When the effort to recall state Rep. Tom Sullivan failed just as spectacularly as the recall-Polis movement, I asked whether the Colorado GOP knew enough to be embarrassed. I think we have now answered that question. The attempt to recall Polis may not have been an official GOP project, but it’s close enough. Marianne Goodland of Colorado Politics reports that groups aligned with House Minority Leader Patrick Neville donated $10,000 to the effort.

And remember Ken Buck’s speech when he was elected GOP state chair last March, promising Democrats would need to learn how to spell r-e-c-a-l-l in the coming months? We remember Sen. Cory Gardner standing on the stage in support of Buck.

Jim Spehar in the Grand Junction Sentinel:

The correct spelling is in the headline. Your dictionary (for those of a certain age) or spell-check (for those who don’t remember or never used that heavy old bound Webster’s) will confirm it. The alternative spelling, at least for disgruntled conservatives and Colorado Republicans, is F-A-I-L.

My GOP friends need to forward that alternative spelling to their state party chair. It was Ken Buck, whose day job is representing Colorado’s 4th congressional district, who pledged at the party’s last state convention that “we’re going to teach them (Democrats) how to spell R-E-C-A-L-L.” To applause, it’s worth noting, from the only two remaining Republicans officeholders elected statewide, Sen. Cory Gardner and University of Colorado Regent Heidi Ganahl.

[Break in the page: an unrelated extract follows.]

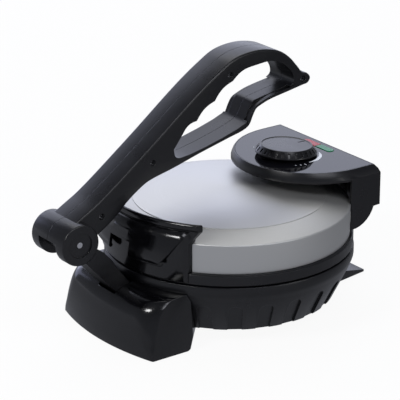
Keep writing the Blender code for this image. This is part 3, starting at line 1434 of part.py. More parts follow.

Republican sources tell us that there is a fierce intraparty debate underway today on both sides of “recall season” as to how seriously Rep. Buck’s absentee leadership of the Colorado GOP contributed to the failures. On the one hand, Buck certainly could have (and in retrospect should have) intervened in the filing of the doomed recall petition against Rep. Tom Sullivan, the failure of which effectively stymied any momentum Republicans had coming out of the legislative session. On the other hand, Buck is widely rumored to have discouraged the Polis recall behind the scenes, helping further alienate the party’s radical wing after paying them lip service.

Perhaps most telling in all of this is that Staver reports Rep. Buck couldn’t be reached for comment on how the spelling lesson ended up! At this point, that’s probably Buck’s best option. Comparing the rhetoric to the outcome of the now-faceplanted “summer of recalls” is an embarrassment to more than Ken Buck, but there’s only one chairman.

Perhaps it’s time to hang up both hats.